Although not assigned to any parish, he often fills in and recently asked several hundred parishioners whether they would be open to a discussion on optional celibacy, he said, stressing that celibacy is valuable for some people.

"Only about five or six said they would be absolutely against it," O'Malley said.

He knows men who have left the priesthood and married who would be glad to come back and serve again, he said.

Bishop Donald Wuerl of Pittsburgh said he couldn't comment on O'Malley's participation since he hadn't witnessed it. O'Malley's views on the matter were already public and well known to Wuerl.

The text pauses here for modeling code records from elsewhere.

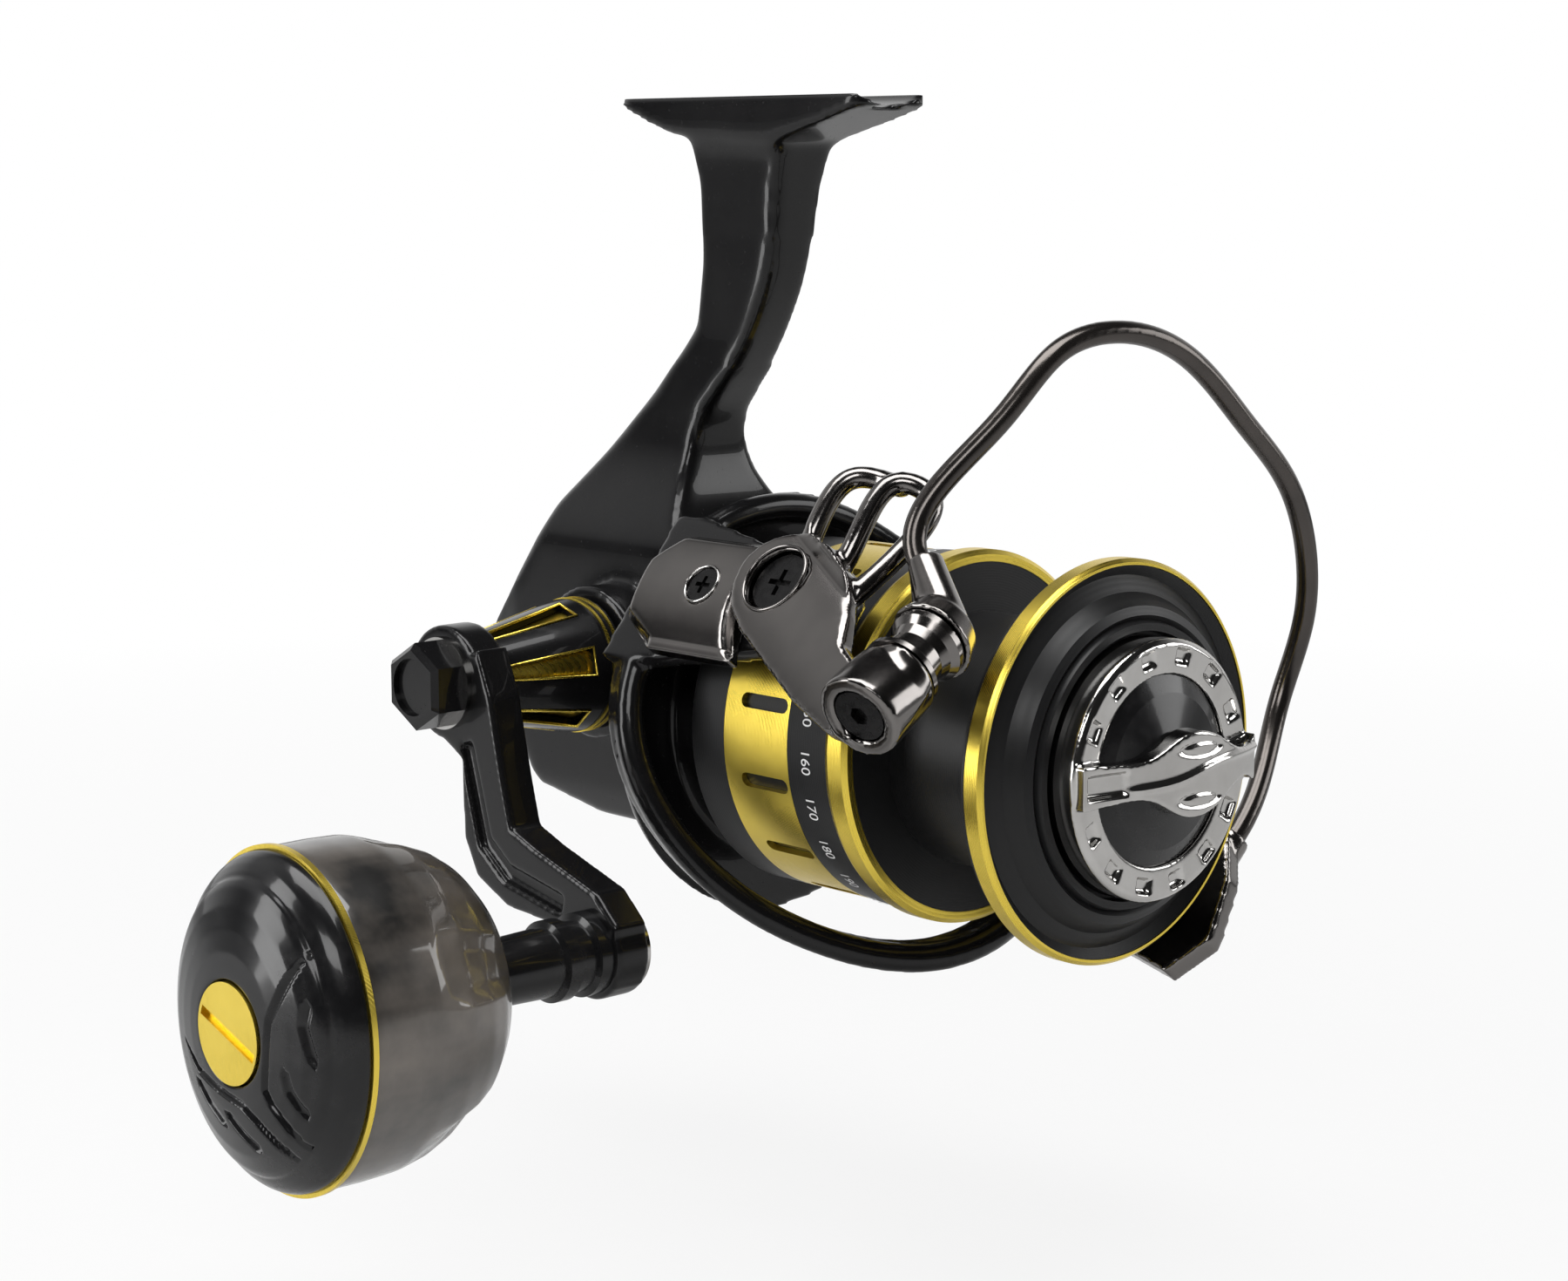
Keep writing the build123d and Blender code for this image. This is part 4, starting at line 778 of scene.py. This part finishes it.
tree, start, end = tree_with_inputs("ring_of_marks", [("Count", "NodeSocketInt", 40),
                                                      ("Radius", "NodeSocketFloat", 0.03),
                                                      ("Length", "NodeSocketFloat", 0.001),
                                                      ("Width", "NodeSocketFloat", 0.0003),
                                                      ("Thickness", "NodeSocketFloat", 0.00005)])
size = add_node(tree, "ShaderNodeCombineXYZ", X=start.outputs["Length"], Y=start.outputs["Width"],
                Z=start.outputs["Thickness"])
mark = add_node(tree, "GeometryNodeMeshCube", Size=size.outputs[0])
lift = add_node(tree, "ShaderNodeCombineXYZ", Z=start.outputs["Radius"])
raised = add_node(tree, "GeometryNodeTransform", Geometry=mark.outputs[0], Translation=lift.outputs[0])
places, turn = round_an_axis(tree, start.outputs["Count"], (1, 0, 0))
set_out(tree, end, places, raised, turn, ink)


def outer_radius(node, low, high):
    """The largest distance from the spool's axis of a part's points between two places along it, in mm."""
    found = [math.hypot(v.co.y, v.co.z - SPOOL_Z * MM) for v in nodes[node].data.vertices
             if low * MM <= v.co.x <= high * MM]
    return max(found) / MM


band_radius = outer_radius("skirt", 43, 49)
arbor_radius = outer_radius("spool", 64, 74)
for name, count, x, radius, length, width in (("skirt_ticks", 28, 49.6, band_radius, 1.1, 0.28),
                                              ("arbor_dots", 90, 71.0, arbor_radius, 0.22, 0.5)):
    marks = grown(name, tree, bpy.data.meshes.new(name + "_base"), ink, "spool",
                  {"Count": count, "Radius": (radius + 0.02) * MM, "Length": length * MM, "Width": width * MM,
                   "Thickness": 0.06 * MM})
    marks.data.transform(Matrix.Translation(SPOOL_CENTRE + FORWARD * x * MM))
print("band radius", round(band_radius, 2), "arbor radius", round(arbor_radius, 2))

# %% Plain numbers round the skirt
def wrapped_number(text, middle_angle, x, height):
    """A number as a thin mesh, bent round the spool's axis."""
    curve = bpy.data.curves.new("number_" + text, "FONT")
    curve.body = text
    curve.size = height * MM
    curve.align_x = "CENTER"
    curve.align_y = "CENTER"
    mesh = evaluated(in_scene("number_holder", curve))
    for vertex in mesh.vertices:
        angle = middle_angle + math.degrees(vertex.co.x / (band_radius * MM))
        vertex.co = round_spool(x + vertex.co.y / MM, angle, band_radius + 0.05)
    return mesh


joined = bmesh.new()
NUMBERS = 24
for step in range(NUMBERS):
    joined.from_mesh(wrapped_number(str(100 + 10 * step), 360 / NUMBERS * step + 3.0, 45.8, 3.0))
numbers_mesh = bpy.data.meshes.new("skirt_numbers")
joined.to_mesh(numbers_mesh)
joined.free()
new_piece("skirt_numbers", numbers_mesh, ink, "spool")
print("numbers:", len(numbers_mesh.polygons), "faces")

# %% [markdown]
# The stage is a pale floor under the reel and a white background. The background's white comes from its own
# colour, for the camera and for reflections. The lamps are large soft panels, so the black surfaces get the
# long calm highlights that show their shape.

# %% World and floor
world = bpy.data.worlds.new("studio")
bpy.context.scene.world = world
world.use_nodes = True
tree = world.node_tree
tree.nodes.clear()
ray = tree.nodes.new("ShaderNodeLightPath")
around = tree.nodes.new("ShaderNodeTexCoord")
axes = tree.nodes.new("ShaderNodeSeparateXYZ")
tree.links.new(around.outputs["Generated"], axes.inputs[0])
up = Value(tree, axes.outputs[2])
seen = Value(tree, ray.outputs["Is Camera Ray"])
glossy = Value(tree, ray.outputs["Is Glossy Ray"])
through = Value(tree, ray.outputs["Is Transmission Ray"])
behind = Value(tree, axes.outputs[1]) * 0.686 - Value(tree, axes.outputs[0]) * 0.728
sweep = behind.above(0.42, 0.5) * (1.0 - up.math("ABSOLUTE").above(0.55, 0.3))
strength = (seen + through).math("MINIMUM", 1.0).math("MAXIMUM", glossy * (0.02 + sweep * 0.85))
behind_left = up * 0.66 - Value(tree, axes.outputs[0]) * 0.70 - Value(tree, axes.outputs[1]) * 0.27
strength = strength.math("MAXIMUM", glossy * behind_left.above(0.94, 0.14) * 0.65)
strength = strength.math("MAXIMUM", (1.0 - glossy) * 0.25)
back = tree.nodes.new("ShaderNodeBackground")
back.inputs["Color"].default_value = (1, 1, 1, 1)
plug(tree, back.inputs["Strength"], strength)
out = tree.nodes.new("ShaderNodeOutputWorld")
tree.links.new(back.outputs[0], out.inputs[0])

FLOOR_DROP = 0.030      # clears the round knob and the bail wire at their lowest
floor_height = cad_box[0][2] - FLOOR_DROP
floor_mesh = bpy.data.meshes.new("floor")
floor_mesh.from_pydata([(-40, -40, floor_height), (40, -40, floor_height), (40, 40, floor_height),
                        (-40, 40, floor_height)], [], [(0, 1, 2, 3)])
floor = in_scene("floor", floor_mesh)
paper = Finish("floor_paper", Roughness=0.9)
tooth = paper.noise(300.0, 2.0)
paper.feed("Base Color", paper.mix(tooth, (0.50, 0.50, 0.50), (0.54, 0.54, 0.54)))
glow = paper.tree.nodes.new("ShaderNodeEmission")
glow.inputs[1].default_value = 1.0
blend = paper.tree.nodes.new("ShaderNodeMixShader")
path = paper.tree.nodes.new("ShaderNodeLightPath")
x, y, z = paper.axes()
far = (x * x + y * y).math("SQRT").above(0.45, 0.5)
share = (Value(paper.tree, path.outputs["Is Camera Ray"]) * (0.86 + far * 0.14)
         + Value(paper.tree, path.outputs["Is Glossy Ray"]) * 0.08)
plug(paper.tree, blend.inputs[0], share)
paper.tree.links.new(paper.shader.outputs[0], blend.inputs[1])
paper.tree.links.new(glow.outputs[0], blend.inputs[2])
paper.tree.links.new(blend.outputs[0], paper.tree.nodes["Material Output"].inputs[0])
floor_mesh.materials.append(paper.material)
print("floor at", round(floor_height / MM, 1), "mm")


# %% Soft lamps
LAMPS_AIM = Vector((0.01, -0.02, -0.10))


def panel(name, place, width, height, watts):
    """A soft rectangular lamp, in metres and watts, turned towards the reel."""
    data = bpy.data.lights.new(name, "AREA")
    data.shape = "RECTANGLE"
    data.size = width
    data.size_y = height
    data.energy = watts
    lamp = in_scene(name, data)
    lamp.location = place
    lamp.rotation_euler = (LAMPS_AIM - Vector(place)).to_track_quat("-Z", "Y").to_euler()


panel("top_panel", (0.05, -0.10, 0.75), 0.9, 0.5, 9.0)
panel("left_panel", (-0.35, -0.75, 0.15), 0.30, 0.8, 5.0)
panel("right_panel", (0.62, 0.74, 0.16), 0.40, 0.45, 2.2)
panel("front_panel", (0.55, -0.75, 0.45), 0.5, 0.3, 3.0)
print("lamps: 4")

# %% Camera
azimuth = math.radians(46.7)
elevation = math.radians(8.8)
toward = Vector((math.sin(azimuth) * math.cos(elevation), -math.cos(azimuth) * math.cos(elevation),
                 math.sin(elevation)))
across = Vector((math.cos(azimuth), math.sin(azimuth), 0))
upright = toward.cross(across)
lens = bpy.data.cameras.new("camera")
lens.lens = 70
lens.sensor_width = 36
camera = in_scene("camera", lens)
camera.matrix_world = Matrix((across, upright, toward)).transposed().to_4x4()
camera.location = (0.4103, -0.3801, -0.0133)
bpy.context.scene.camera = camera
bpy.context.scene.view_settings.view_transform = "Standard"
print("camera at", [round(v, 3) for v in camera.location])
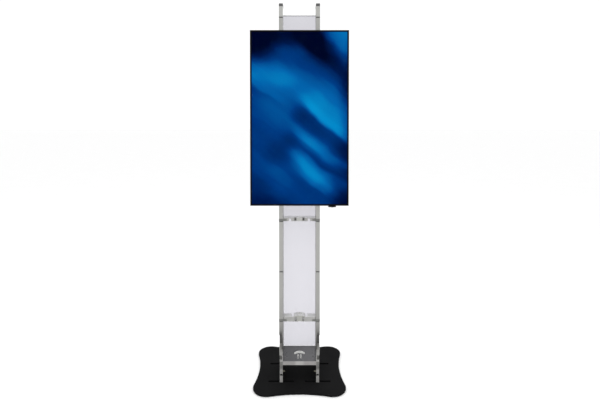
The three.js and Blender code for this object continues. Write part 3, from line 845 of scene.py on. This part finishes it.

Bishop Joseph Galante, coadjutor of Dallas, noted that church discipline on celibacy has been subject to change and variation: Eastern Catholic churches in Europe and the Middle East have long allowed married men to be priests; married deacons have been permitted in the West since 1967; and married priests who convert from Anglicanism and some Protestant traditions have been accepted since the 1980s.

But sudden, sweeping change is not church practice -- in part because it is often good to be counter-cultural, Galante said.

"There is a tremendous need currently for the witness of celibacy in a society in which pan-sexualism is rampant and in which there is a sense that nobody can live chastely or celibately," he said.